Bhiloda is a taluka headquarters situated in Aravalli District in the state of Gujarat, India. It is situated on the banks of the Hathmati River among the Aravalli Hills.

==History==
Bhiloda was a part of Idar State during British rule. After independence of India in 1947, Idar State was merged with Union of India. From 1947 to 1956, it was a part of Bombay state in the Idar district. From 1961 to 2013, Bhiloda was a part of Sabarkantha district which was bifurcated and Aravalli district was formed.

== Demographics ==
As of the 2011 census, Bhiloda had a population of 16,074.

== Places of interest ==
Jain Temples
Chandaprabhu Digambar Jain Bavan Jinalya was built in 12th century and is dedicated to Chandraprabhu(eighth Tirthankara), measuring seventy feet long by forty-five broad and thirty high, built of sandstone covered with stucco. It has a tower of four stories, seventy- five feet high, and a rest-house within the entrance gate.

There is a Digamber Jain Temple known as Digamber Bavan Jinalay or Bhulavni which is also known for its memorial pillar, Kirti Stambh that is 58 feet tall. This temple has 111 Marble idols and 40 metal idols from 12th, 16th and 19th century. Standing posture Idols of Bharat and Bahubali are one of the main attraction of this temple.
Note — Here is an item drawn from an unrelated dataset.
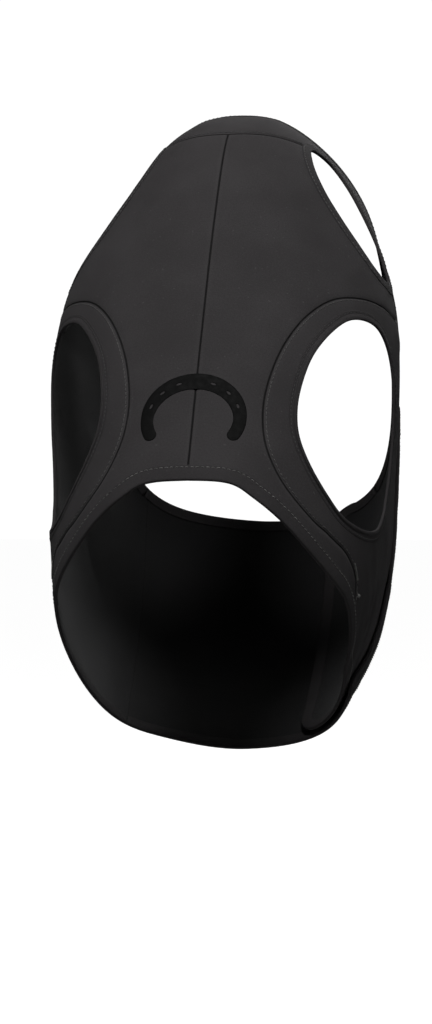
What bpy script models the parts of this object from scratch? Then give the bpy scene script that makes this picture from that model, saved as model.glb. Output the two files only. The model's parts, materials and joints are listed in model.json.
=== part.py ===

Near by places of religious significance are Shamlaji, Bhavnath Temple, Mau and Vaidhnath temple.

==Amenities ==
Bhiloda has primary and secondary school, higher secondary college, agricultural market, police station, several banks (Dena Bank, Gramin, BOI, Canara Bank, Union Bank, IDBI Bank, BOB, SDB and State Bank of India), a cottage hospital, and a private hospitals.

Navibai Ramji Ashar Vidyalay is one of the oldest secondary and higher secondary school which is located very close to Bhiloda bus depot.